Sometimes I can be found in a supermarket aisle confronted by the sheer choice in front of me. For example, take tofu (for my daughter). Which tofu? Organic? Silky? Chilli, teriyaki or plain? I am paralysed by choice, a situation often resolved by taking home different varieties. It isn’t just a situation confronting fathers shopping for tofu. It is the plight of many older Australians needing home care.
This February marks 12 months since the federal government gave older Australians the choice of provider and complete portability of their government-subsidised “package” of care, letting older consumers choose what services they need. The government has released 6000 more “higher care” packages yet the queue of people waiting for home care is growing (more than 100,000 in September 2017). But the number of Australians receiving home care packages declined in the first months of the new My Aged Care system.
There is the tyranny of choice: older Australians are being assessed for home care in record numbers, but left to choose where and how to access that care. That might be great for the well-educated and those who can self-advocate. But pity older Australians who receive a letter telling them they have 56 days to decide on a provider. Our research shows almost half of those allocated a home care package had not decided on a provider.

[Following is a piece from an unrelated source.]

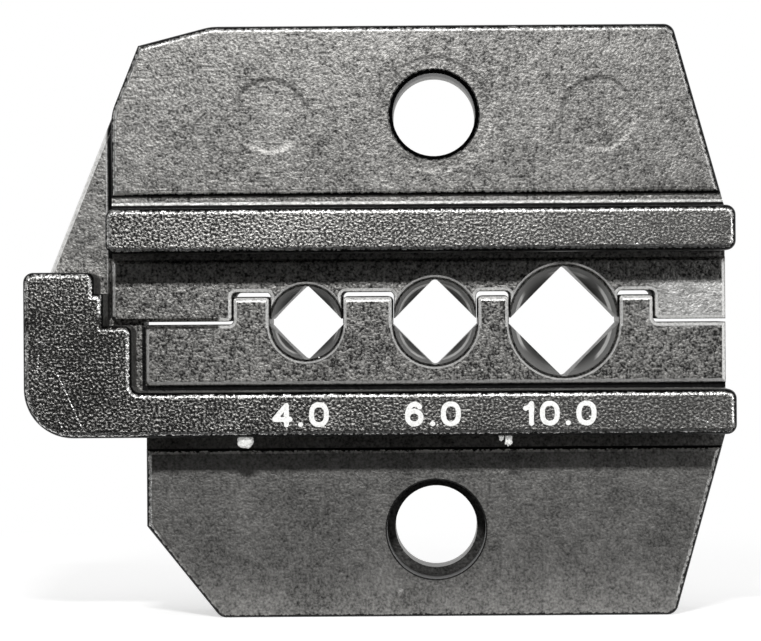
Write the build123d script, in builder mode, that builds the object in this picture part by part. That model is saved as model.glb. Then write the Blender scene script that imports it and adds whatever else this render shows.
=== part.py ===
from build123d import *
from math import radians, sqrt, tan
import os

os.makedirs("parts", exist_ok=True)

# A pair of crimp die halves, stood upright on the lower half's tongue. +Z is the way the pair opens,
# the front faces -Y, and the origin is under the fixing bores, in the middle of the thickness.

# Thicknesses, front to back
plate_t = 8.0
rib_t = 16.0
tab_t = 4.8
tab_play = 0.15

# Crimp cavities: squares stood on a corner, with a round funnel at each end
small_cavity = 3.25
middle_cavity = 3.76
large_cavity = 4.84
cavity_pitch = 7.93
cavity_corner_r = 0.3
mouth_margin = 0.12
mouth_lip_w = 0.26
mouth_lip_depth = 0.4
mouth_depth = 1.7

# Steel left between the mouth of the largest cavity and the groove beside the rib
lower_wall = 0.16
upper_wall = 0.26

# Heights, counted up or down from each half's own parting face, or over and under its own end
lower_h = 18.0
upper_h = 18.15
bore_h = 12.65
rib_h = 2.75
block_relief_w = 0.35
tongue_relief_w = 0.8
relief_depth = 0.5
rest_gap = 0.2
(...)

Barry Schwartz, in The Paradox of Choice, found while we think that more choice is going to produce greater well-being, often the opposite occurs. Confronted by an array of options, consumers decide not to decide. Some consumer groups advocate there should be “navigators” to help older Australians get through the system but with 100,000 people in the queue these navigators will be quickly overwhelmed. A simpler solution is how our superannuation system works: we are free to choose our provider but, if we don’t we have a fund allocated by our employer. Moreover, we can change funds at any time.
The same can work for older Australians allocated a home care package. Confident and capable consumers can make their own choice. However, those who have failed to elect a provider within eight weeks would have their need for service provision referred to all accredited providers in the consumer’s location. If consumers are unhappy with their initial provider they can always change providers. After all, providing people with the home care they need shouldn’t be as hard as shopping for a daughter’s tofu.